Exercise description
Reproduce each of the lines word for word.

--- Start ---

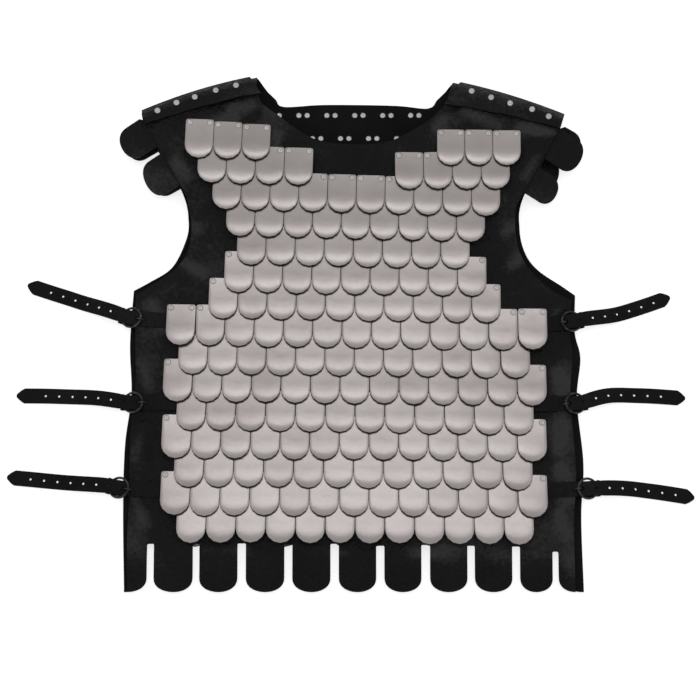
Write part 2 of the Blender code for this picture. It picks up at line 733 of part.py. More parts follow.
def tube(path, radius, sides, closed):
    """Points and faces of a round bar along a path, each section square to it."""
    points, faces = [], []
    count = len(path)
    for k, point in enumerate(path):
        before = path[(k - 1) % count] if closed or k else point
        after = path[(k + 1) % count] if closed or k < count - 1 else point
        way = [after[i] - before[i] for i in range(3)]
        size = math.hypot(*way)
        way = [value / size for value in way]
        flat = math.hypot(way[0], way[1])
        across = (-way[1] / flat, way[0] / flat, 0.0)
        up = (way[1] * across[2] - way[2] * across[1], way[2] * across[0] - way[0] * across[2],
              way[0] * across[1] - way[1] * across[0])
        for s in range(sides):
            angle = 2 * math.pi * s / sides
            points.append(tuple(point[i] + radius * (math.cos(angle) * across[i] + math.sin(angle) * up[i])
                                for i in range(3)))
    for k in range(count if closed else count - 1):
        for s in range(sides):
            a, b = k * sides + s, k * sides + (s + 1) % sides
            c, d = ((k + 1) % count) * sides + (s + 1) % sides, ((k + 1) % count) * sides + s
            faces.append((a, b, c, d))
    if not closed:
        faces.append(tuple(range(sides))[::-1])
        faces.append(tuple((count - 1) * sides + s for s in range(sides)))
    return points, faces


def buckle(run):
    """Round wire buckle with its prong through the first hole and its tip on the front wire."""
    ahead, across, heel, front = buckle_frame(run)
    path = []
    for k in range(14):
        angle = 2 * math.pi * k / 14
        out, side = RING_RADIUS * math.cos(angle), RING_RADIUS * math.sin(angle)
        path.append((run.buckle[0] + ahead[0] * out + across[0] * side,
                     run.buckle[1] + ahead[1] * out + across[1] * side,
                     (heel + front) / 2 + (heel - front) / 2 * math.cos(angle)))
    ring = solid(f"buckle_{run.name}", *tube(path, WIRE_RADIUS, 5, True), "dark_buckle")
    hole = math.dist(run.buckle, run.hole)
    steps = ((RING_RADIUS, heel), (hole + 0.3, run.height + 0.5), (hole - 2.2, run.height + STRAP + 1.6),
             (-RING_RADIUS + 1, front + WIRE_RADIUS + 0.9), (-RING_RADIUS - 3.5, front + 1.6))
    prong_path = [(run.buckle[0] + ahead[0] * out, run.buckle[1] + ahead[1] * out, z) for out, z in steps]
    prong = solid(f"prong_{run.name}", *tube(prong_path, PRONG_RADIUS, 5, False), "dark_buckle")
    prong.hide_render = True
    prong.display_type = "WIRE"
    union = ring.modifiers.new("prong", "BOOLEAN")
    union.operation = "UNION"
    union.solver = "EXACT"
    union.object = prong


def chape(run):
    """Leather loop from under the back panel round the buckle's heel, with a slot for the prong."""
    ahead, across, heel, _ = buckle_frame(run)
    near, far = WIRE_RADIUS + SEAM, WIRE_RADIUS + SEAM + STRAP
    profile = [((-24.0, STRAP), (-24.0, 0.0)), ((8.0, STRAP), (8.6, 0.0))]
    for angle in (-100, -52, -4, 44, 92):
        turn = math.radians(angle)
        profile.append(((RING_RADIUS + near * math.cos(turn), max(STRAP + 0.1, heel + near * math.sin(turn))),
                        (RING_RADIUS + far * math.cos(turn), max(0.0, heel + far * math.sin(turn)))))
    rows = ([], [])
    for section in profile:
        for which, (out, z) in enumerate(section):
            rows[which].append([(run.buckle[0] + ahead[0] * out + across[0] * side,
                                 run.buckle[1] + ahead[1] * out + across[1] * side, z)
                                for side in (-CHAPE_WIDTH / 2, -CHAPE_SLOT / 2, CHAPE_SLOT / 2, CHAPE_WIDTH / 2)])
    missing = [(i, 1) for i in range(4, len(profile) - 1)]
    blocks(f"chape_{run.name}", rows[0], rows[1], "black_leather", missing)


def centre_on_origin():
    """Moves everything so that the middle of its box is over the origin and its lowest point at zero."""
    made = [item for item in bpy.context.scene.objects if item.type == "MESH"]
    seen = [vertex.co for item in made for vertex in item.data.vertices]
    middle = [(min(point[i] for point in seen) + max(point[i] for point in seen)) / 2 for i in (0, 1)]
    floor = min(point[2] for point in seen)
    for item in made:
        for vertex in item.data.vertices:
            vertex.co.x -= middle[0]
            vertex.co.y -= middle[1]
            vertex.co.z -= floor


def main():
    for item in list(bpy.data.objects):
        bpy.data.objects.remove(item, do_unlink=True)
    front_panel()
    back_panel()
    for fold in (LEFT_FOLD, RIGHT_FOLD):
        shoulder_strip(fold)
    for pair in TABS:
        shoulder_tabs(pair)
    for row in FRONT_ROWS:
        front_row(row)
    for number, count in enumerate(BACK_COUNTS):
        back_row(number, count)
    for run in STRAPS:
        strap(run)
        buckle(run)
        chape(run)
    centre_on_origin()


main()
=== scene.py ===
"""Looks of the scale armour: black leather with steel scales, laid flat with its front up.

Sizes are in millimetres on the floor sheet until each mesh is made: x runs to the
right, y toward the neck and z up. The forms follow the same formulas as the solids,
with soft bends, creases, single scales, rivets, strap holes and finishes; the
finishes paint sheen onto the front's leather and shade onto the plates' ends.
"""

import math
from collections import namedtuple

import bpy
import numpy as np
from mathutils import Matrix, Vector
from mathutils.geometry import delaunay_2d_cdt


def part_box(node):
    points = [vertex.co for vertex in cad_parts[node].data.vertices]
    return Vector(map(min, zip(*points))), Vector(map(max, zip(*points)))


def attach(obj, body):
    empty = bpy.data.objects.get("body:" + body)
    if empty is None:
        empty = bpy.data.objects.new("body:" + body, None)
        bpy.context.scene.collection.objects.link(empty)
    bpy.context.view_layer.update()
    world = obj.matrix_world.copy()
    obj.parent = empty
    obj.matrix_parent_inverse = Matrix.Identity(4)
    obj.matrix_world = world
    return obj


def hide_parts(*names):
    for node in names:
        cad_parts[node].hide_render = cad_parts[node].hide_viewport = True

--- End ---

Problem solution
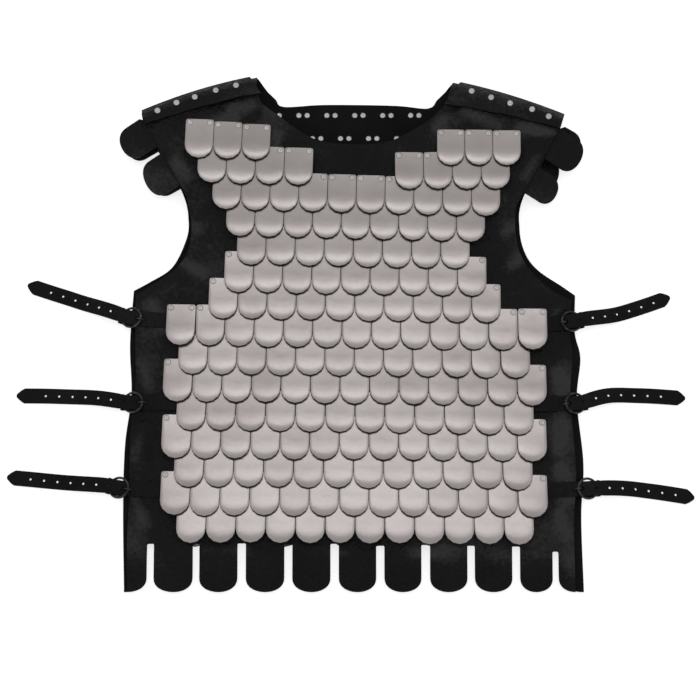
Write part 2 of the Blender code for this picture. It picks up at line 733 of part.py. More parts follow.
def tube(path, radius, sides, closed):
    """Points and faces of a round bar along a path, each section square to it."""
    points, faces = [], []
    count = len(path)
    for k, point in enumerate(path):
        before = path[(k - 1) % count] if closed or k else point
        after = path[(k + 1) % count] if closed or k < count - 1 else point
        way = [after[i] - before[i] for i in range(3)]
        size = math.hypot(*way)
        way = [value / size for value in way]
        flat = math.hypot(way[0], way[1])
        across = (-way[1] / flat, way[0] / flat, 0.0)
        up = (way[1] * across[2] - way[2] * across[1], way[2] * across[0] - way[0] * across[2],
              way[0] * across[1] - way[1] * across[0])
        for s in range(sides):
            angle = 2 * math.pi * s / sides
            points.append(tuple(point[i] + radius * (math.cos(angle) * across[i] + math.sin(angle) * up[i])
                                for i in range(3)))
    for k in range(count if closed else count - 1):
        for s in range(sides):
            a, b = k * sides + s, k * sides + (s + 1) % sides
            c, d = ((k + 1) % count) * sides + (s + 1) % sides, ((k + 1) % count) * sides + s
            faces.append((a, b, c, d))
    if not closed:
        faces.append(tuple(range(sides))[::-1])
        faces.append(tuple((count - 1) * sides + s for s in range(sides)))
    return points, faces


def buckle(run):
    """Round wire buckle with its prong through the first hole and its tip on the front wire."""
    ahead, across, heel, front = buckle_frame(run)
    path = []
    for k in range(14):
        angle = 2 * math.pi * k / 14
        out, side = RING_RADIUS * math.cos(angle), RING_RADIUS * math.sin(angle)
        path.append((run.buckle[0] + ahead[0] * out + across[0] * side,
                     run.buckle[1] + ahead[1] * out + across[1] * side,
                     (heel + front) / 2 + (heel - front) / 2 * math.cos(angle)))
    ring = solid(f"buckle_{run.name}", *tube(path, WIRE_RADIUS, 5, True), "dark_buckle")
    hole = math.dist(run.buckle, run.hole)
    steps = ((RING_RADIUS, heel), (hole + 0.3, run.height + 0.5), (hole - 2.2, run.height + STRAP + 1.6),
             (-RING_RADIUS + 1, front + WIRE_RADIUS + 0.9), (-RING_RADIUS - 3.5, front + 1.6))
    prong_path = [(run.buckle[0] + ahead[0] * out, run.buckle[1] + ahead[1] * out, z) for out, z in steps]
    prong = solid(f"prong_{run.name}", *tube(prong_path, PRONG_RADIUS, 5, False), "dark_buckle")
    prong.hide_render = True
    prong.display_type = "WIRE"
    union = ring.modifiers.new("prong", "BOOLEAN")
    union.operation = "UNION"
    union.solver = "EXACT"
    union.object = prong


def chape(run):
    """Leather loop from under the back panel round the buckle's heel, with a slot for the prong."""
    ahead, across, heel, _ = buckle_frame(run)
    near, far = WIRE_RADIUS + SEAM, WIRE_RADIUS + SEAM + STRAP
    profile = [((-24.0, STRAP), (-24.0, 0.0)), ((8.0, STRAP), (8.6, 0.0))]
    for angle in (-100, -52, -4, 44, 92):
        turn = math.radians(angle)
        profile.append(((RING_RADIUS + near * math.cos(turn), max(STRAP + 0.1, heel + near * math.sin(turn))),
                        (RING_RADIUS + far * math.cos(turn), max(0.0, heel + far * math.sin(turn)))))
    rows = ([], [])
    for section in profile:
        for which, (out, z) in enumerate(section):
            rows[which].append([(run.buckle[0] + ahead[0] * out + across[0] * side,
                                 run.buckle[1] + ahead[1] * out + across[1] * side, z)
                                for side in (-CHAPE_WIDTH / 2, -CHAPE_SLOT / 2, CHAPE_SLOT / 2, CHAPE_WIDTH / 2)])
    missing = [(i, 1) for i in range(4, len(profile) - 1)]
    blocks(f"chape_{run.name}", rows[0], rows[1], "black_leather", missing)


def centre_on_origin():
    """Moves everything so that the middle of its box is over the origin and its lowest point at zero."""
    made = [item for item in bpy.context.scene.objects if item.type == "MESH"]
    seen = [vertex.co for item in made for vertex in item.data.vertices]
    middle = [(min(point[i] for point in seen) + max(point[i] for point in seen)) / 2 for i in (0, 1)]
    floor = min(point[2] for point in seen)
    for item in made:
        for vertex in item.data.vertices:
            vertex.co.x -= middle[0]
            vertex.co.y -= middle[1]
            vertex.co.z -= floor


def main():
    for item in list(bpy.data.objects):
        bpy.data.objects.remove(item, do_unlink=True)
    front_panel()
    back_panel()
    for fold in (LEFT_FOLD, RIGHT_FOLD):
        shoulder_strip(fold)
    for pair in TABS:
        shoulder_tabs(pair)
    for row in FRONT_ROWS:
        front_row(row)
    for number, count in enumerate(BACK_COUNTS):
        back_row(number, count)
    for run in STRAPS:
        strap(run)
        buckle(run)
        chape(run)
    centre_on_origin()


main()
=== scene.py ===
"""Looks of the scale armour: black leather with steel scales, laid flat with its front up.

Sizes are in millimetres on the floor sheet until each mesh is made: x runs to the
right, y toward the neck and z up. The forms follow the same formulas as the solids,
with soft bends, creases, single scales, rivets, strap holes and finishes; the
finishes paint sheen onto the front's leather and shade onto the plates' ends.
"""

import math
from collections import namedtuple

import bpy
import numpy as np
from mathutils import Matrix, Vector
from mathutils.geometry import delaunay_2d_cdt


def part_box(node):
    points = [vertex.co for vertex in cad_parts[node].data.vertices]
    return Vector(map(min, zip(*points))), Vector(map(max, zip(*points)))


def attach(obj, body):
    empty = bpy.data.objects.get("body:" + body)
    if empty is None:
        empty = bpy.data.objects.new("body:" + body, None)
        bpy.context.scene.collection.objects.link(empty)
    bpy.context.view_layer.update()
    world = obj.matrix_world.copy()
    obj.parent = empty
    obj.matrix_parent_inverse = Matrix.Identity(4)
    obj.matrix_world = world
    return obj


def hide_parts(*names):
    for node in names:
        cad_parts[node].hide_render = cad_parts[node].hide_viewport = True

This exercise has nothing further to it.